Save as disclosed above, Mr. Chiu did not hold any directorship in any other listed companies in the last three years. As at the Latest Practicable Date, Mr. Chiu did not have any interests in the Shares within the meaning of Part XV of the SFO.
Mr. Chiu does not have any relationship with any Directors, senior management or substantial or controlling shareholders (as defined in the Listing Rules) of the Company. Mr. Chiu has confirmed that no information is required to be disclosed pursuant to Rule $13.51(2)(h)$ to (v) of the Listing Rules.

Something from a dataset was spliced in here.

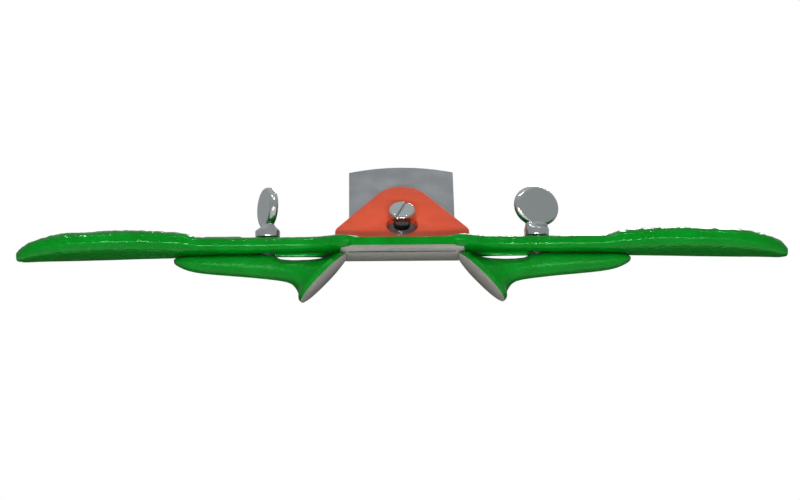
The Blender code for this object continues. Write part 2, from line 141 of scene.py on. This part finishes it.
# Studio
FLOOR_Z = -0.25
FLOOR_FRONT = -3.0
FLOOR_BACK = 0.28
FLOOR_SIDE = 2
FLOOR_GREY = 0.72
ROOM = [(-1.0, 0.5), (0.0, 0.38), (0.4, 0.42), (1.0, 0.57)]  # (height of a direction, grey)
ROOM_TINT = (0.94, 0.98, 1.0)
BEHIND = (0.66, 0.88, 0.07)  # low down behind, the room fades between these to this share
LIGHTS = [  # name, place, width and height, watts, seen in reflections
    ("key", (-0.35, -0.6, 1.15), (0.1, 0.06), 3.5, True),
    ("fill", (0.4, -0.8, 1.0), (0.08, 0.06), 1.8, True),
    ("strip", (0.0, -0.75, -0.22), (0.5, 0.02), 2.5, True),
    ("under", (0.0, -0.7, -0.21), (0.8, 0.06), 4, False),
    ("back", (0.3, 1.1, 0.9), (0.5, 0.3), 6, True),
]


# ---------------------------------------------------------------- meshes

def link(name, mesh):
    obj = bpy.data.objects.new(name, mesh)
    bpy.context.scene.collection.objects.link(obj)
    return obj


def link_bmesh(name, bm):
    """A linked object with the mesh of bm, which is used up."""
    mesh = bpy.data.meshes.new(name)
    bm.to_mesh(mesh)
    bm.free()
    return link(name, mesh)


def cad_bmesh(node):
    """The CAD node's solid, with the points that its file repeats made one again."""
    bm = bmesh.new()
    bm.from_mesh(frame["nodes"][node].data)
    bmesh.ops.remove_doubles(bm, verts=bm.verts, dist=0.002 * MM)
    return bm


def evaluated(obj):
    """Applies obj's modifiers."""
    graph = bpy.context.evaluated_depsgraph_get()
    mesh = bpy.data.meshes.new_from_object(obj.evaluated_get(graph))
    old = obj.data
    obj.modifiers.clear()
    obj.data = mesh
    bpy.data.meshes.remove(old)
    return obj


def remesh(obj, voxel, rounds):
    """Rebuilds obj on a fine grid and softens it, as a casting's edges are soft."""
    grid = obj.modifiers.new("grid", "REMESH")
    grid.mode = "VOXEL"
    grid.voxel_size = voxel
    soft = obj.modifiers.new("soft", "SMOOTH")
    soft.factor = 0.5
    soft.iterations = rounds
    return evaluated(obj)


def coordinates(mesh):
    flat = np.empty(len(mesh.vertices) * 3, np.float32)
    mesh.vertices.foreach_get("co", flat)
    return flat.reshape(-1, 3)


def normals(mesh):
    flat = np.empty(len(mesh.vertices) * 3, np.float32)
    mesh.vertex_normals.foreach_get("vector", flat)
    return flat.reshape(-1, 3)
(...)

The Company has renewed a letter of appointment with Mr. Chiu commencing on 16 June 2013 for a term of one year. Mr. Chiu is entitled to an annual fee HK\$96,000. The emoluments of Mr. Chiu are determined on the basis of his role in the Group, the extent of his responsibilities, experience, performance and prevailing market rates. One-third of the Directors (including Mr. Chiu for the purpose of the forthcoming AGM) is subject to retirement by rotation and re-election at each annual general meeting of the Company pursuant to the Articles. Save as disclosed above, there are no other matters in relation to the re-election of Mr. Chiu that need to be brought to the attention of the Shareholders.
DETAILS OF DIRECTORS PROPOSED FOR RE-ELECTION
Mr. Li Chi Chung, aged 45, has been the Independent Non-Executive Director of the Company since March 2005. Mr. Li is also currently serving as a member of the Audit Committee, the Remuneration Committee and the Nomination Committee. Mr. Li is currently a solicitor practising in Hong Kong. Mr. Li obtained a Bachelor Degree in Laws from The University of Sheffield in England in 1990. Mr. Li was admitted as a solicitor of the High Court of Hong Kong in 1993 and his practice has been focused on commercial related matters. At present, Mr. Li is an independent non-executive director of PINE Technology Holdings Limited (Stock Code: 01079). which is a company listed on the Main Board. Mr. Li is the company secretary of China Financial International Investments Limited (Stock Code: 00721), China Environmental Investment Holdings Limited (Stock Code: 00260), Kingbo Strike Limited (Stock Code: 01421) and China Zenith Chemical Group Limited (Stock Code: 00362), all of which are companies listed on Main Board of The Stock Exchange. He is also the company secretary of China Nonferrous Metals Company Limited (Stock Code: 08306) and TLT Lottotainment Group Limited (Stock Code: 08022), both of which are companies listed on the Growth Enterprise Market ("GEM") of the Stock Exchange. Mr. Li was an independent non-executive director of Richfield Group Holdings Limited (Stock Code: 00183) and Eagle Nice (International) Holdings Limited (Stock Code: 02368) from 23 March 2007 to 12 December 2011 and November 2002 to 27 February 2013, respectively. Both of these two companies are listed on the Main Board of The Stock Exchange.
Save as disclosed above, Mr. Li did not hold any directorship in any other listed companies in the last three years. As at the Latest Practicable Date, Mr. Li did not have any interests in the Shares within the meaning of Part XV of the SFO.
Mr. Li does not have any relationship with any Directors, senior management or substantial or controlling shareholders (as defined in the Listing Rules) of the Company. Mr. Li has confirmed that no information is required to be disclosed pursuant to Rule $13.51(2)(h)$ to (v) of the Listing Rules.
The Company has renewed a letter of appointment with Mr. Li commencing on 16 June 2013 for a term of one year. Mr. Li is entitled to an annual fee HK\$96,000. The emoluments of Mr. Li are determined on the basis of his role in the Group, the extent of his responsibilities, experience, performance and prevailing market rates. One-third of the Directors (including Mr. Li for the purpose of the forthcoming AGM) is subject to retirement by rotation and re-election at each annual general meeting of the Company pursuant to the Articles. Save as disclosed above, there are no other matters in relation to the re-election of Mr. Li that need to be brought to the attention of the Shareholders.